Ibn Arabi, no entanto, oferece uma interpretação extremamente original, tão original, de fato, que certamente chocará ou mesmo escandalizará o senso comum. A passagem a seguir mostra como ele entende este versículo.
O que Noé quer dizer é que seu povo fechou os ouvidos a ele porque sabia o que necessariamente ocorreria se respondessem favoravelmente à sua exortação. (Superficialmente, as palavras de Noé podem parecer uma acusação amarga), mas os verdadeiros "conhecedores de Deus" estão bem cientes de que Noé está simplesmente elogiando seu povo em uma linguagem de acusação.
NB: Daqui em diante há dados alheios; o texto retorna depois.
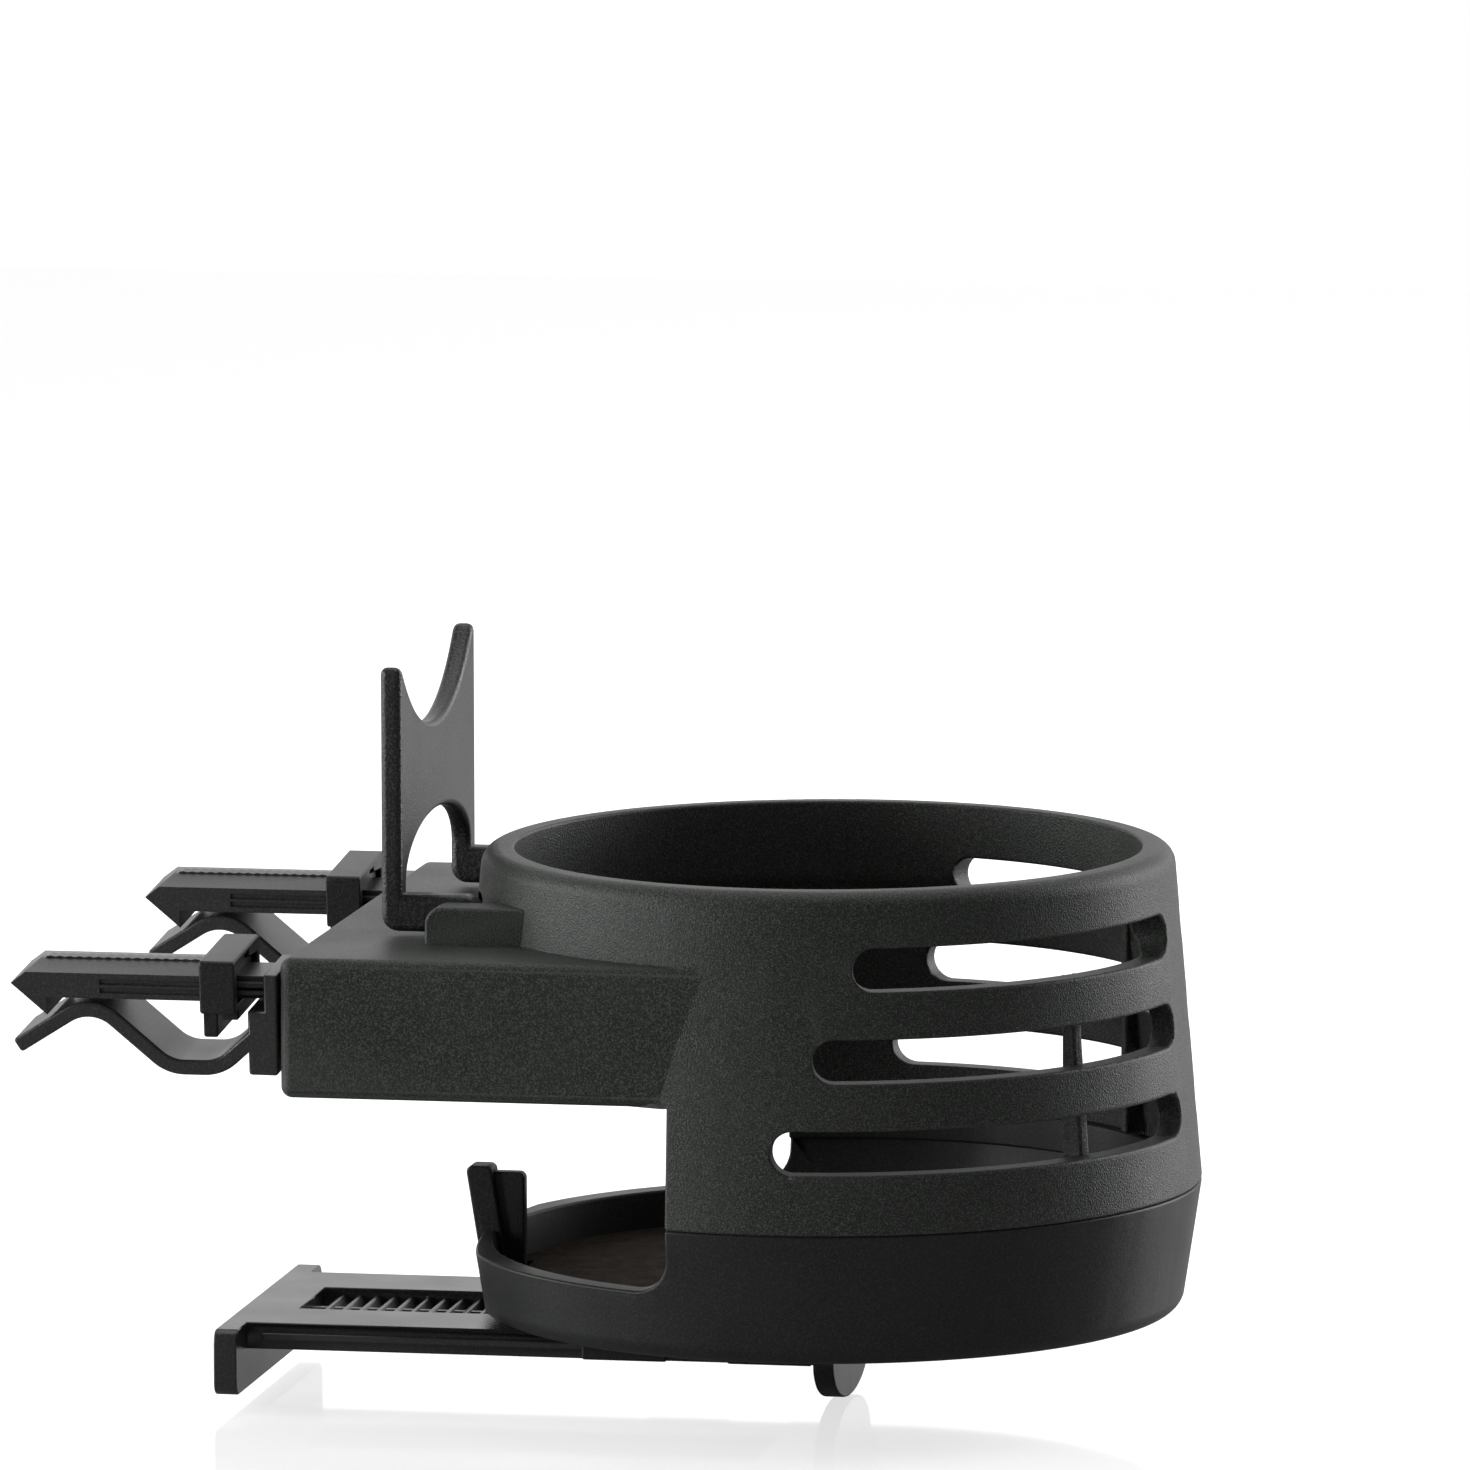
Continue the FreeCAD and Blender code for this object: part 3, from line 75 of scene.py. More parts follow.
# %% Shared sizes
RIM_RADIUS = 42.4
SEAM_RADIUS = 45.9
SHELL_HEIGHT = 41.1
ARM_REACH = 59.75
ARM_HALF_WIDTH = 42.6
ARM_TOP = 9.4


def outer_radius(depth):
    """Outer radius of the cup wall at a depth below the rim."""
    return RIM_RADIUS + (SEAM_RADIUS - RIM_RADIUS) * depth / SHELL_HEIGHT


lean = math.degrees(math.atan((SEAM_RADIUS - RIM_RADIUS) / SHELL_HEIGHT))
print("The cup's wall leans out by", round(lean, 1), "degrees")

# %% [markdown]
# ## Materials
#
# All mouldings are black ABS, but each left its own mould surface. The cup and its arm
# carry a pebbled grain etched into the mould, which hides scratches. The tray, flap,
# foot and clips come from smoother steel and shine a little more. Worn edges are a
# little lighter than the rest. The mat is felt, and the screws, pins and leaf are steel.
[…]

Como eles (os verdadeiros "conhecedores" de Deus) entendem, o povo de Noé não o ouviu porque sua exortação era, em última análise, uma exortação ao furqan.
Em termos mais simples, isso equivaleria a dizer que (1) Noé repreende seu povo exteriormente, mas (2) na verdade ele está apenas elogiando-os. E sua atitude é digna de alto louvor porque sabiam (por instinto) que aquilo a que Noé os chamava não era senão um tanzîh puro e radical, e que tal tanzîh não era a atitude correta do homem diante de Deus. O tanzîh em sua forma radical e em seu limite extremo levaria inevitavelmente o homem ao Absoluto em si, que é absolutamente Incognoscível. Como poderia o homem adorar algo que é absolutamente desconhecido e incognoscível?
Se Noé tivesse sido mais prático e realmente desejasse guiar seu povo à forma correta de fé religiosa, ele deveria ter combinado tanzîh e tashbîh. Uma combinação harmoniosa de tanzîh e tashbîh é chamada por Ibn Arabi de qur'an. O qur'an é a única atitude correta do homem diante de Deus.
O caminho (religioso) correto é o qur'an, não o furqan. E (é natural) que aquele que está na posição de qur'an jamais ouça (uma exortação ao) furqan, mesmo que este último esteja contido no primeiro. O qur'an implica furqan, mas o furqan não implica qur'an.